What you need to do: Print exactly the part opening with the line containing "Circle(hub_cap_d / 2)" and closing with the line containing "for node in", with both of those lines included.

BEGIN

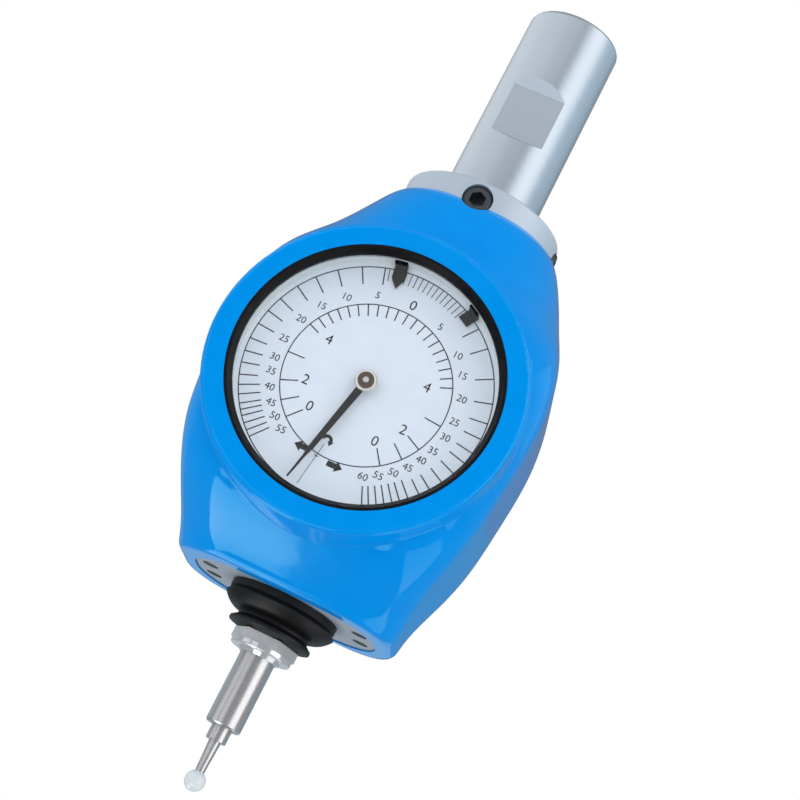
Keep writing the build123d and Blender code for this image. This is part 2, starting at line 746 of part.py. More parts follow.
# Rack: a toothed bar on a foot that the carriage carries through the slot
with BuildPart() as rack:
    with BuildSketch(facing(rack_back, z=0)):
        Polygon(*rack_outline(), align=None)
    extrude(amount=rack_thickness)
    with BuildSketch(facing(rack_seat_depth, rack_foot_x, rack_foot_z)):
        Rectangle(rack_foot_width, rack_foot_height)
    extrude(amount=rack_back - rack_seat_depth)
save(rack.part, "rack")

# Arbor with the rack's pinion, and the wheel on it, which drives the pinion on the hand's arbor
centre_line = degrees(atan2(dial_z - wheel_z, -wheel_x))
with BuildPart() as wheel_arbor:
    disc(arbor_r, arbor_front, arbor_back, wheel_x, wheel_z)
    with BuildSketch(facing(rack_pinion_front - rack_pinion_thickness, wheel_x, wheel_z)):
        Polygon(*tooth_outline(rack_pinion_teeth, rack_module, 0), align=None)
    extrude(amount=rack_pinion_thickness)
save(wheel_arbor.part, "wheel_arbor")

with BuildPart() as drive_wheel:
    with BuildSketch(facing(wheel_back, wheel_x, wheel_z)):
        Polygon(*tooth_outline(wheel_teeth, wheel_module, centre_line), align=None)
        Circle(arbor_r, mode=Mode.SUBTRACT)
    extrude(amount=wheel_thickness)
save(drive_wheel.part, "drive_wheel")

with BuildPart() as hand_arbor:
    disc(arbor_r, dial_front + arbor_end_play, arbor_back)
    disc(hub_pin_d / 2, hub_cap_front, dial_front)
    with BuildSketch(facing(wheel_back)):
        half_tooth = 180 / hand_pinion_teeth
        Polygon(*tooth_outline(hand_pinion_teeth, wheel_module, centre_line + half_tooth), align=None)
    extrude(amount=wheel_thickness)
save(hand_arbor.part, "hand_arbor")


def movement_blank():
    """Outline of a movement plate with holes for both arbors and the screws."""
    Circle(movement_plate_d / 2)
    with Locations((0, 0), (wheel_x, wheel_z - dial_z)):
        Circle(arbor_r + arbor_clearance, mode=Mode.SUBTRACT)
    with Locations(*pillar_spots):
        Circle(movement_screw_d / 2 + seat_gap, mode=Mode.SUBTRACT)


# Movement plates, with their pillars and screws
with BuildPart() as front_plate:
    with BuildSketch(facing(front_plate_back)):
        movement_blank()
    extrude(amount=movement_plate)
save(front_plate.part, "front_plate")

with BuildPart() as back_plate:
    with BuildSketch(facing(chamber_depth)):
        movement_blank()
        with Locations((rack_foot_x, rack_slot_z - dial_z)):
            Rectangle(rack_slot_width, rack_slot_height, mode=Mode.SUBTRACT)
    extrude(amount=movement_plate)
save(back_plate.part, "back_plate")

with BuildPart() as pillars:
    with BuildSketch(facing(back_plate_front)):
        with Locations(*pillar_spots):
            Circle(pillar_d / 2)
            Circle(movement_screw_d / 2 + seat_gap, mode=Mode.SUBTRACT)
    extrude(amount=front_plate_back - back_plate_front)
save(pillars.part, "pillars")

with BuildPart() as movement_screws:
    with BuildSketch(facing(movement_screw_end)):
        with Locations(*pillar_spots):
            Circle(movement_screw_d / 2)
    extrude(amount=front_plate_front - movement_screw_end)
    with BuildSketch(facing(front_plate_front)):
        with Locations(*pillar_spots):
            Circle(movement_screw_head_d / 2)
    extrude(amount=movement_screw_head)
save(movement_screws.part, "movement_screws")

# Dial, its rim, the crystal and the ring that holds them in
with BuildPart() as dial:
    disc(dial_d / 2, dial_front, dial_back)
    disc(arbor_r + dial_hole_clearance, dial_front, dial_back, mode=Mode.SUBTRACT)
save(dial.part, "dial")

with BuildPart() as dial_rim:
    disc(dial_d / 2, crystal_back, dial_front)
    disc(rim_r, crystal_back, dial_front, mode=Mode.SUBTRACT)
save(dial_rim.part, "dial_rim")

with BuildPart() as crystal:
    disc(dial_d / 2, crystal_front, crystal_back)
save(crystal.part, "crystal")

with BuildPart() as retaining_ring:
    with BuildSketch(Plane.XY.offset(dial_z)):
        Polygon(
            (retaining_opening_d / 2, -crystal_front),
            (retaining_ring_d / 2, -crystal_front),
            (retaining_ring_d / 2, -bezel_front),
            (retaining_ring_d / 2 - retaining_ring_edge, -bezel_front),
            (retaining_opening_d / 2, -bezel_front + retaining_ring_slope),
            align=None,
        )
    revolve(axis=Axis((0, 0, dial_z), (0, 1, 0)))
save(retaining_ring.part, "retaining_ring")

# Limit markers: each has a leg on the rim and a tab over the scale, one of them pointed
for name, angle in marker_angles.items():
    with BuildPart() as marker:
        with BuildSketch(pointing(angle, marker_back)):
            Circle(rim_r)
            with Locations((rim_r - marker_length / 2, 0)):
                Rectangle(marker_length, marker_width, mode=Mode.INTERSECT)
            if marker_points[name] > 0:
                Polygon(
                    (marker_end_x, marker_width / 2),
                    (marker_end_x, -marker_width / 2),
                    (marker_end_x - marker_points[name], 0),
                    align=None,
                )
        extrude(amount=marker_thickness)
        with BuildSketch(pointing(angle, marker_back)):
            Circle(rim_r)
            Circle(rim_r - marker_thickness, mode=Mode.SUBTRACT)
            with Locations((rim_r, 0)):
                Rectangle(marker_length, marker_width, mode=Mode.INTERSECT)
        extrude(amount=crystal_back - marker_back)
    save(marker.part, f"{name}_marker")

# Hand: a long tapered blade with a round boss, and the hub and cap on its arbor
with BuildPart() as hand:
    with BuildSketch(pointing(180 + hand_rest_angle, hand_back)):
        Polygon(
            (0, hand_root_width / 2),
            (0, -hand_root_width / 2),
            (hand_step, -hand_step_width / 2),
            (hand_step + hand_neck, -hand_neck_width / 2),
            (hand_length, -hand_tip_width / 2),
            (hand_length, hand_tip_width / 2),
            (hand_step + hand_neck, hand_neck_width / 2),
            (hand_step, hand_step_width / 2),
            align=None,
        )
        Circle(hub_cap_d / 2)
        Circle(hub_pin_d / 2, mode=Mode.SUBTRACT)
    extrude(amount=hand_thickness)
save(hand.part, "hand")

with BuildPart() as hand_hub:
    disc(hub_d / 2, hub_front, hand_front)
    chamfer(hand_hub.edges().group_by(Axis.Y)[0], hub_edge)
    disc(hub_pin_d / 2, hub_front, hand_front, mode=Mode.SUBTRACT)
save(hand_hub.part, "hand_hub")

with BuildPart() as hub_cap:
    disc(hub_cap_d / 2, hub_cap_front, hub_front)
    disc(hub_pin_d / 2, hub_cap_front, hub_front, mode=Mode.SUBTRACT)
save(hub_cap.part, "hub_cap")
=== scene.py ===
# %% [markdown]
# # A three-dimensional edge finder
# The tool is held in a milling spindle by its ground shank. A cast body in glossy blue enamel carries a
# dial under a crystal, and a probe with a ceramic ball hangs below it in a rubber boot. The solid model
# gives every rigid piece its form, so this script adds the finishes, the print on the dial, a boot cut
# into three bands, and the studio.

from math import cos, pi, radians, sin

import bmesh
import bpy
from mathutils import Matrix, Vector


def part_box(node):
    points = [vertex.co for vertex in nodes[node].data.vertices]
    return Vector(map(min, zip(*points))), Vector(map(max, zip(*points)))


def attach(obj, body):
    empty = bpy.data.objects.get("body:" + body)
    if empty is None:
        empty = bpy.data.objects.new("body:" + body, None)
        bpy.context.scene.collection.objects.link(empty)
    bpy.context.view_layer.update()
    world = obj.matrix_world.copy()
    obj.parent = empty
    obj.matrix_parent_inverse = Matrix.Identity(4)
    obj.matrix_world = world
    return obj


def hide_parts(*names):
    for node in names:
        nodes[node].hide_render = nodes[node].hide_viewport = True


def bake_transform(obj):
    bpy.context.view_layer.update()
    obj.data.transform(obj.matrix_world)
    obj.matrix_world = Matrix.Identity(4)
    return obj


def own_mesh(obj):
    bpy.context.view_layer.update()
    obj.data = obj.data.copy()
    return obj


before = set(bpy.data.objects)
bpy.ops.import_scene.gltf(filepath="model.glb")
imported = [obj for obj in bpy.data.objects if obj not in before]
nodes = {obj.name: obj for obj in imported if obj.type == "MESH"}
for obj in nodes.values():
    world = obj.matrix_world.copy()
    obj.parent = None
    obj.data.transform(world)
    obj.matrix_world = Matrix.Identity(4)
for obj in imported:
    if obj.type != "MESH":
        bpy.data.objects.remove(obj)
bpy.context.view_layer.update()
scene = bpy.context.scene
mm = 0.001


def in_scene(name, data):
    """A new object in the scene with this data."""
    piece = bpy.data.objects.new(name, data)
    scene.collection.objects.link(piece)
    return piece


# %% [markdown]
# ## Camera
# The picture was matched to the shank, the collar, the dial, the boot and the ball. It needs a
# camera a little below the tool that looks up at it, rolled so that the tool leans across the picture.
# A long lens keeps the dial nearly round.

# %% Camera
camera_at = Vector((54.980, -333.923, -148.391)) * mm
camera_right = Vector((0.9008584, 0.00628508, 0.43406756))
camera_down = Vector((0.4072992, 0.33373085, -0.85013592))
camera_forward = Vector((-0.15020491, 0.94264745, 0.29808433))
focal_px = 1800.0
picture_px = 800.0
sensor_mm = 36.0
nearest_m = 0.01
farthest_m = 20.0

camera = in_scene("camera", bpy.data.cameras.new("camera"))
camera.data.sensor_width = sensor_mm
camera.data.lens = sensor_mm * focal_px / picture_px
camera.data.clip_start = nearest_m
camera.data.clip_end = farthest_m
turn = Matrix((camera_right, -camera_down, -camera_forward)).transposed()
camera.matrix_world = Matrix.Translation(camera_at) @ turn.to_4x4()
scene.camera = camera
scene.view_settings.view_transform = "Standard"
print("lens", round(camera.data.lens, 1), "mm at", [round(v, 3) for v in camera_at])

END

Solved problem:
        Circle(hub_cap_d / 2)
        Circle(hub_pin_d / 2, mode=Mode.SUBTRACT)
    extrude(amount=hand_thickness)
save(hand.part, "hand")

with BuildPart() as hand_hub:
    disc(hub_d / 2, hub_front, hand_front)
    chamfer(hand_hub.edges().group_by(Axis.Y)[0], hub_edge)
    disc(hub_pin_d / 2, hub_front, hand_front, mode=Mode.SUBTRACT)
save(hand_hub.part, "hand_hub")

with BuildPart() as hub_cap:
    disc(hub_cap_d / 2, hub_cap_front, hub_front)
    disc(hub_pin_d / 2, hub_cap_front, hub_front, mode=Mode.SUBTRACT)
save(hub_cap.part, "hub_cap")
=== scene.py ===
# %% [markdown]
# # A three-dimensional edge finder
# The tool is held in a milling spindle by its ground shank. A cast body in glossy blue enamel carries a
# dial under a crystal, and a probe with a ceramic ball hangs below it in a rubber boot. The solid model
# gives every rigid piece its form, so this script adds the finishes, the print on the dial, a boot cut
# into three bands, and the studio.

from math import cos, pi, radians, sin

import bmesh
import bpy
from mathutils import Matrix, Vector


def part_box(node):
    points = [vertex.co for vertex in nodes[node].data.vertices]
    return Vector(map(min, zip(*points))), Vector(map(max, zip(*points)))


def attach(obj, body):
    empty = bpy.data.objects.get("body:" + body)
    if empty is None:
        empty = bpy.data.objects.new("body:" + body, None)
        bpy.context.scene.collection.objects.link(empty)
    bpy.context.view_layer.update()
    world = obj.matrix_world.copy()
    obj.parent = empty
    obj.matrix_parent_inverse = Matrix.Identity(4)
    obj.matrix_world = world
    return obj


def hide_parts(*names):
    for node in names:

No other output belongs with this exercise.